• **PROVIDED DATA**:
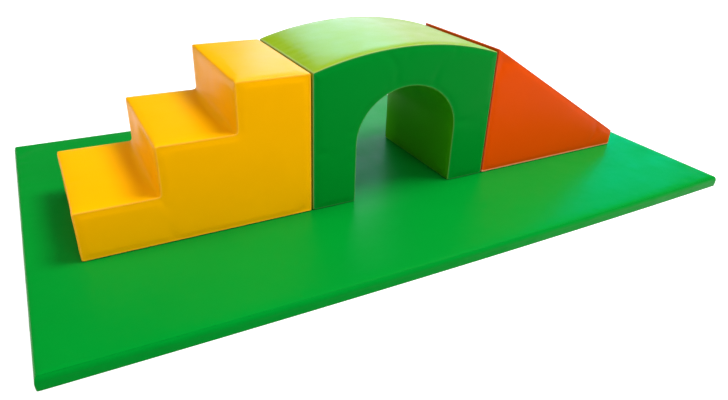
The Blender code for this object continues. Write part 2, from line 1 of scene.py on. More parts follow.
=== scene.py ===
"""Looks of a soft play foam climber: stairs, a tunnel bridge and a slide wedge on a floor mat.

Every padded piece is a block of foam in a cover sewn from vinyl panels. Each cover starts as a
closed skin over its foam, a cloth simulation puffs it out, and its panels are then cut apart and
tucked in along their seams. Lengths are in metres. +X runs from the stairs to the slide, +Y to the
back and +Z up.
"""

import json
from collections import namedtuple
from math import atan2, ceil, copysign, cos, exp, pi, radians, sin, sqrt, tan, tanh

import bmesh
import bpy
import numpy as np
from bpy.props import FloatProperty, FloatVectorProperty, PointerProperty
from bpy.types import Operator, Panel, PropertyGroup
from mathutils import Matrix, Vector, noise
from mathutils.geometry import delaunay_2d_cdt
from mathutils.kdtree import KDTree


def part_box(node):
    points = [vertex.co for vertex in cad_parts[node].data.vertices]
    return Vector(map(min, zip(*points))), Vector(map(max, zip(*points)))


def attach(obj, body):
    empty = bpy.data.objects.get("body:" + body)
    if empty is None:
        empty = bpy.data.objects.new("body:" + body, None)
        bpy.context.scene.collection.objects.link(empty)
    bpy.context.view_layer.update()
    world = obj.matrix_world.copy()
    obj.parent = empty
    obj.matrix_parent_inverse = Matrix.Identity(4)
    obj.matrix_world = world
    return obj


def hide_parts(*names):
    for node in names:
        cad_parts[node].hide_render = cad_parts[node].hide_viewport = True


bl_info = {
    "name": "Soft Play Foam Climber",
    "version": (1, 0, 0),
    "blender": (4, 5, 0),
    "location": "View3D > Sidebar > Climber",
    "description": "Dresses a foam climber in sewn vinyl covers, foam, zips and strips",
    "category": "Add Mesh",
}

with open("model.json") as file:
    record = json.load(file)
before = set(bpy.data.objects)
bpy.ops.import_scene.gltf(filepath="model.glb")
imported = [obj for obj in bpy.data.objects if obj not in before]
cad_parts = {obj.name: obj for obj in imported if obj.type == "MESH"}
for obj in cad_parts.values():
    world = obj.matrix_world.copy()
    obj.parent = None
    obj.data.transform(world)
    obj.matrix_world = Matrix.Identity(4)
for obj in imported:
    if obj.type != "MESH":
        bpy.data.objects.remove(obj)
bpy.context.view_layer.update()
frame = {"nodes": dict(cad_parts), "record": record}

# How many steps the stairs have
STEP_COUNT = 3

# How finely the curves are drawn
FILLET_STEPS = 4
SIDE_ARC_STEPS = 1
BAND_ARC_STEPS = 2
ARCH_STEPS = 40
BOW_STEPS = 12
OPENING_STEPS = 36
COIL_TURN_STEPS = 8
WIRE_CORNERS = 6

# Points that are closer than this are one point
MERGE_DISTANCE = 1e-6

# Where the seam lies on a rounded edge, as a turn from the band towards the side
SEAM_TURN = radians(58)

# An outline's edge swells most in the middle of its band, and less towards the sides
BAND_SWELL_POWER = 4

# How many times slower a corner grows soft than its outline moves inwards
SOFTENING_RATE = 3

# The cloth of the covers, which grows a little while the air in it puffs it out
SIM_FRAMES = 20
CLOTH_STIFFNESS = 40
CLOTH_BENDING = 2
CLOTH_GROWTH_SHARE = 0.008

# The raised line beside a seam, as shares of its width and height
WELT_CREST_SHARE = 0.2
WELT_SHOULDER_SHARE = 0.75

# How much of the way into a panel has to be square to its border, so that this part is taken
LEAST_SQUARE_SHARE = 1 / 3

# How quickly the tufts of fuzz differ from their neighbours
TUFT_SCALE = 3.7

# A stitch: how far along it, how thick and how high over the cover it is, as shares
STITCH_ARC = ((-1, 0.4, -0.5), (-0.55, 1, 0.25), (0, 1, 0.45), (0.55, 1, 0.25), (1, 0.4, -0.5))

# The panels of each padded piece: the two sides, then the band from its first corner on
PANELS = {
    "mat": "base_panel top_panel side_band".split(),
    "stairs": "front_panel rear_panel base_panel end_panel tread_cover".split(),
    "tunnel": (
        "front_panel rear_panel left_base_panel lining "
        "right_base_panel right_end_panel top_cover left_end_panel"
    ).split(),
    "slide": "front_panel rear_panel base_panel toe_panel slope_cover end_panel".split(),
}

# The patterns of the finishes. Pairs give the size of a pattern and the height of its relief
VINYL_TONES = 0.35
VINYL_PATCHES = 0.12
VINYL_WAVES = (0.07, 0.002)
VINYL_GRAIN = (0.0014, 0.00025)
ANTI_SLIP_PATCHES = 0.02
ANTI_SLIP_DOTS = (0.007, 0.0006)
FOAM_TONES = 0.02
FOAM_LUMPS = (0.008, 0.001)
FOAM_CELLS = (0.0016, 0.0008)
STRIP_LOOPS = (0.0018, 0.001)
TAPE_WEAVE = (0.004, 0.0003)
THREAD_TWIST = (0.0012, 0.0001)
METAL_PATCHES = (0.003, 0.0001)

# The shares of its tint that each finish goes between, and how rough it is
TONE_SHARES = {
    "vinyl": (0.94, 1.05),
    "anti_slip": (0.8, 1.9),
    "foam": (0.85, 1.1),
    "strip": (2.2, 0.6),
    "tape": (0.7, 1.8),
    "thread": (0.8, 1.15),
    "metal": (0.85, 1.15),
}
ROUGHNESS = {
    "anti_slip": (0.6, 0.8),
    "foam": (0.9, 1.0),
    "strip": (0.85, 1.0),
    "tape": (0.7, 0.9),
    "thread": (0.55, 0.7),
    "metal": (0.22, 0.4),
}
VINYL_GLOSS_SPREAD = (-0.04, 0.05)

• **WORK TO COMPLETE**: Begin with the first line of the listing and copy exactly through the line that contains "from math import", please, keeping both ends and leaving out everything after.

• **TASK RESPONSE**:
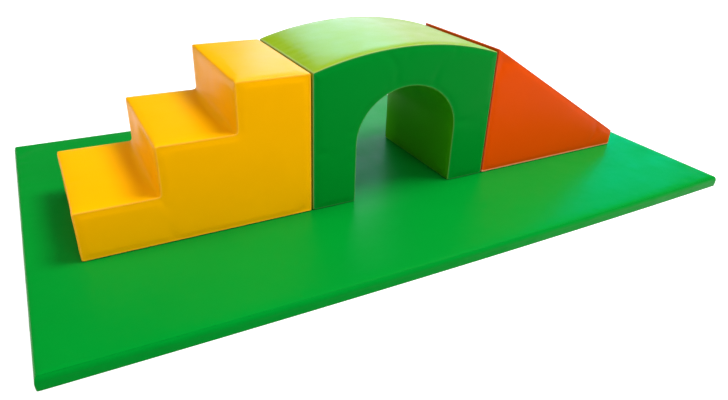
The Blender code for this object continues. Write part 2, from line 1 of scene.py on. More parts follow.
=== scene.py ===
"""Looks of a soft play foam climber: stairs, a tunnel bridge and a slide wedge on a floor mat.

Every padded piece is a block of foam in a cover sewn from vinyl panels. Each cover starts as a
closed skin over its foam, a cloth simulation puffs it out, and its panels are then cut apart and
tucked in along their seams. Lengths are in metres. +X runs from the stairs to the slide, +Y to the
back and +Z up.
"""

import json
from collections import namedtuple
from math import atan2, ceil, copysign, cos, exp, pi, radians, sin, sqrt, tan, tanh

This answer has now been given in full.